EXERCISE GOAL
Pull every line that holds the word "object" from the entries.

INPUT FOR THIS TASK
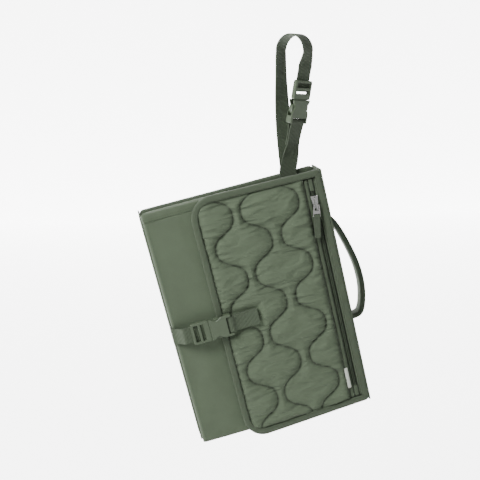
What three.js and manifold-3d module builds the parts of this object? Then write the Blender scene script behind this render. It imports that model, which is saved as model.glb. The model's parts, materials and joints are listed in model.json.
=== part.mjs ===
// Folding changing pad, closed as a clutch and hung from a bar by a webbing loop.
// Millimetres, +Z up. The bar's centre is the origin and the pad's front faces -Y.
// The pad itself leans in its own plane, so it is built in a turned group whose own
// axes are x across the pad, y through it (front is -y) and z along its height.
import * as THREE from 'three';
import { mergeVertices } from 'three/addons/utils/BufferGeometryUtils.js';
import Module from 'manifold-3d';

const wasm = await Module();
wasm.setup();

// ---- driving dimensions ----
const PAD_W = 220;          // closed pad, across
const PAD_H = 305;          // closed pad, along its height
const FLAP_W = 163;         // front flap, from the spine to its free edge
const CORNER_R = 28;        // free corners of the flap
const LEAN = 13.5;          // lean of the hung pad in its own plane, degrees
const GAP = 0.3;            // between sewn layers
const FOLD_GAP = 0.8;       // between layers that slide over each other as the pad opens
const BACK_T = 7.0;         // back panel with its board
const LINING_T = 2.0;       // wipeable lining
const MESH_T = 0.8;         // mesh pocket
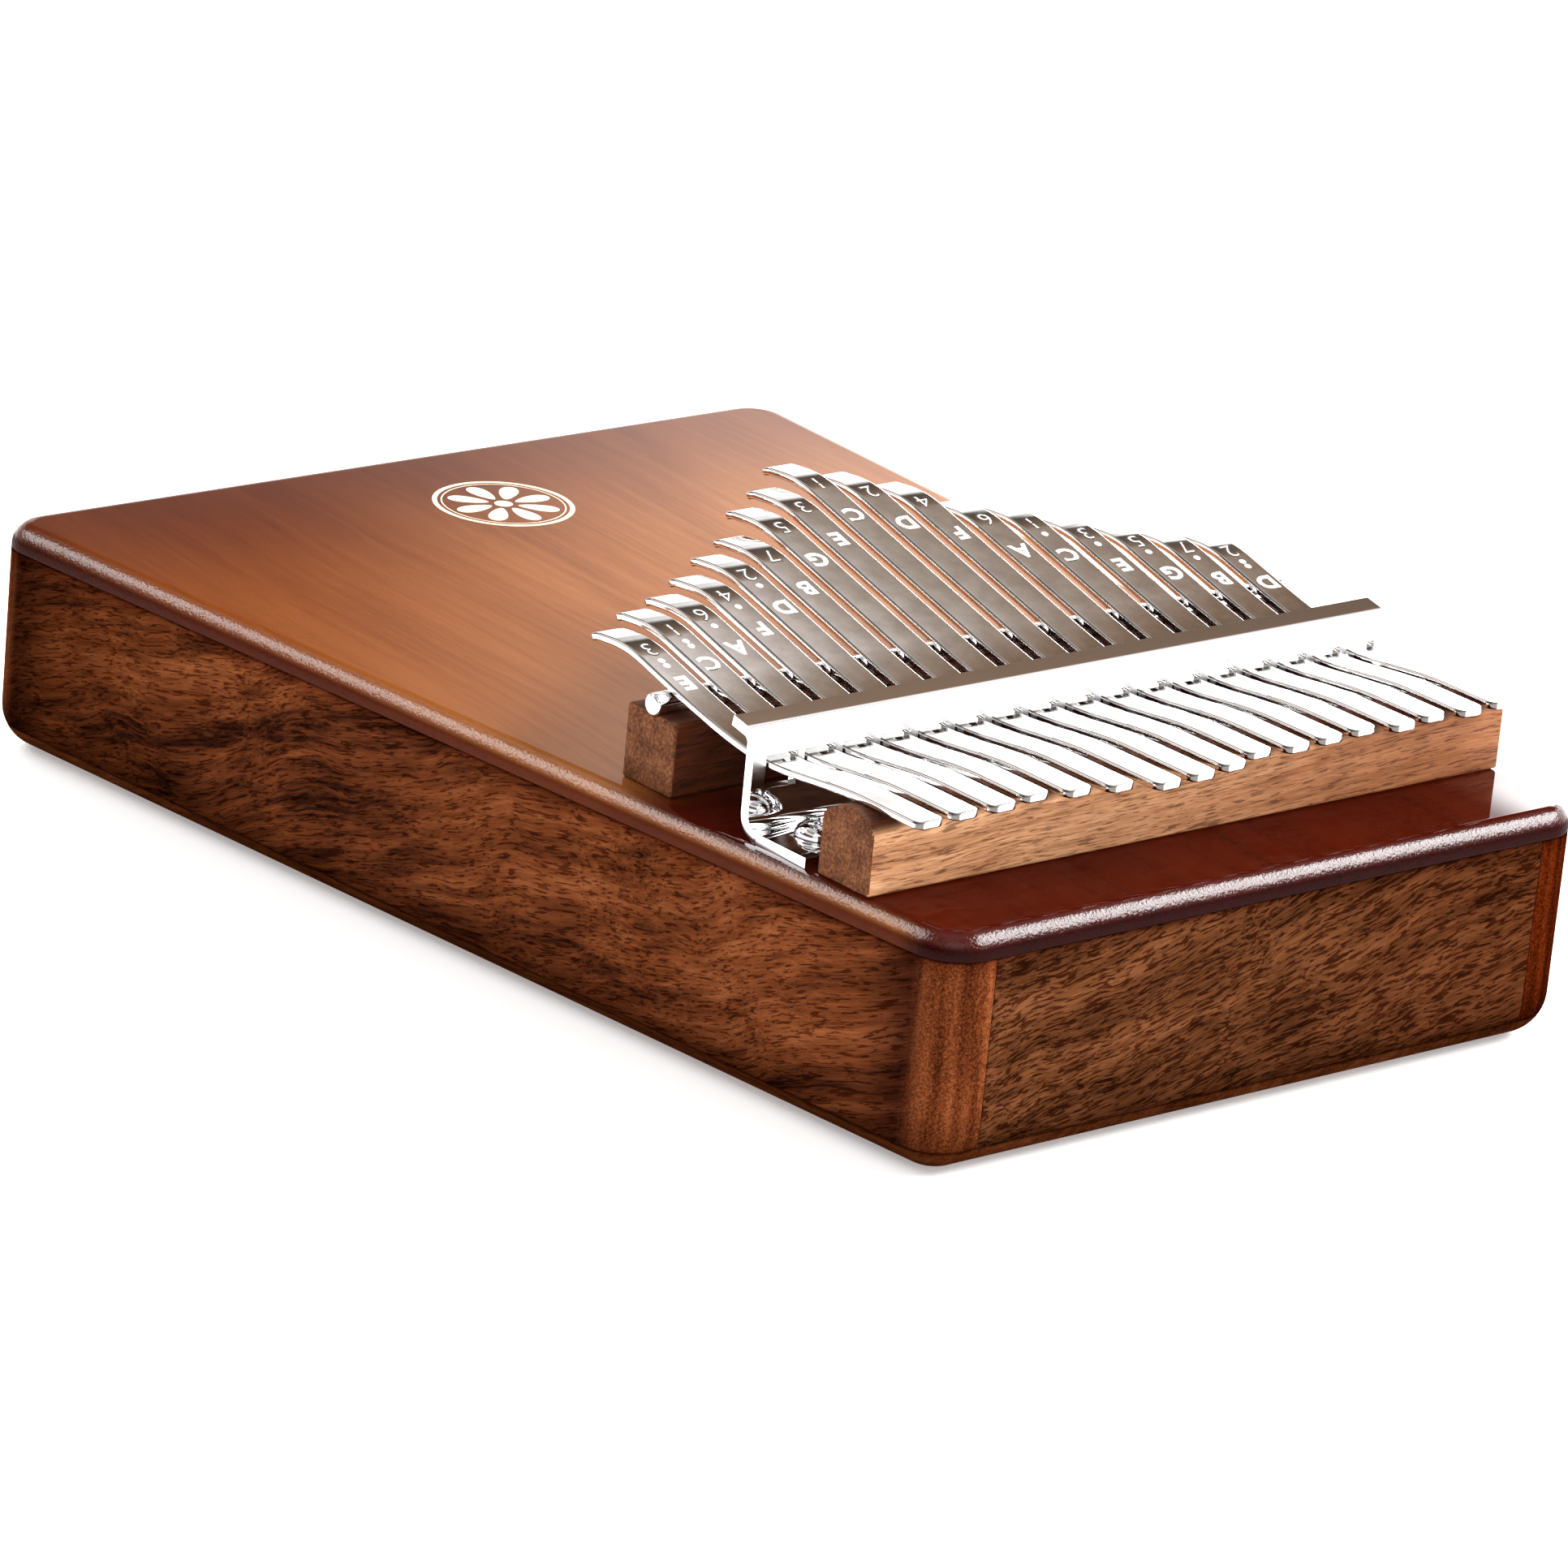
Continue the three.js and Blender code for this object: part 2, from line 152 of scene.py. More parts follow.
body_top = box_mm("soundboard")[1].z
wall_bottom = box_mm("left_side_wall")[0].z
wall_top = box_mm("left_side_wall")[1].z
near_bar_low, near_bar_high = box_mm("near_bridge_bar")
far_bar_low, far_bar_high = box_mm("far_bridge_bar")
rod_low, rod_high = box_mm("saddle_rod")
near_bar_y = (near_bar_low.y + near_bar_high.y) / 2
far_bar_y = (far_bar_low.y + far_bar_high.y) / 2
rod_z = (rod_low.z + rod_high.z) / 2
rod_radius = (rod_high.z - rod_low.z) / 2
bracket_low, bracket_high = box_mm("tine_bracket")
SCREWS = ["bracket_screw_left", "bracket_screw_centre", "bracket_screw_right"]
screw_places = [tuple(((low + high) / 2).xy) for low, high in map(box_mm, SCREWS)]
TINES = [f"tine_{i + 1:02d}" for i in range(len(TONGUE_LENGTHS))]
tine_places = [(low.x + high.x) / 2 for low, high in map(box_mm, TINES)]


# ---- node trees ----
def plug(tree, socket, value):
    """Links a socket to another node's output, or gives it a plain value."""
    if isinstance(value, bpy.types.NodeSocket):
        tree.links.new(value, socket)
    else:
        socket.default_value = value


def maths(tree, operation, *values):
    made = tree.nodes.new("ShaderNodeMath")
    made.operation = operation
    for socket, value in zip(made.inputs, values):
        plug(tree, socket, value)
    return made.outputs[0]


def times(tree, first, second):
    return maths(tree, "MULTIPLY", first, second)


def vector_maths(tree, operation, *values):
    made = tree.nodes.new("ShaderNodeVectorMath")
    made.operation = operation
    for socket, value in zip(made.inputs, values):
        plug(tree, socket, value)
    return made.outputs["Value" if operation == "DOT_PRODUCT" else "Vector"]


def smooth_range(tree, value, low, high):
    """0 below low, 1 above high, and smooth between them; low may be the larger."""
    made = tree.nodes.new("ShaderNodeMapRange")
    made.interpolation_type = "SMOOTHSTEP"
    for name, given in (("Value", value), ("From Min", low), ("From Max", high)):
        plug(tree, made.inputs[name], given)
    return made.outputs["Result"]


def noise(tree, vector, scale=1.0, detail=2.0, roughness=0.5, distortion=0.0):
    made = tree.nodes.new("ShaderNodeTexNoise")
    plug(tree, made.inputs["Vector"], vector)
    made.inputs["Scale"].default_value = scale
    made.inputs["Detail"].default_value = detail
    made.inputs["Roughness"].default_value = roughness
    made.inputs["Distortion"].default_value = distortion
    return made.outputs["Fac"]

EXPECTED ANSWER
What three.js and manifold-3d module builds the parts of this object? Then write the Blender scene script behind this render. It imports that model, which is saved as model.glb. The model's parts, materials and joints are listed in model.json.
Continue the three.js and Blender code for this object: part 2, from line 152 of scene.py. More parts follow.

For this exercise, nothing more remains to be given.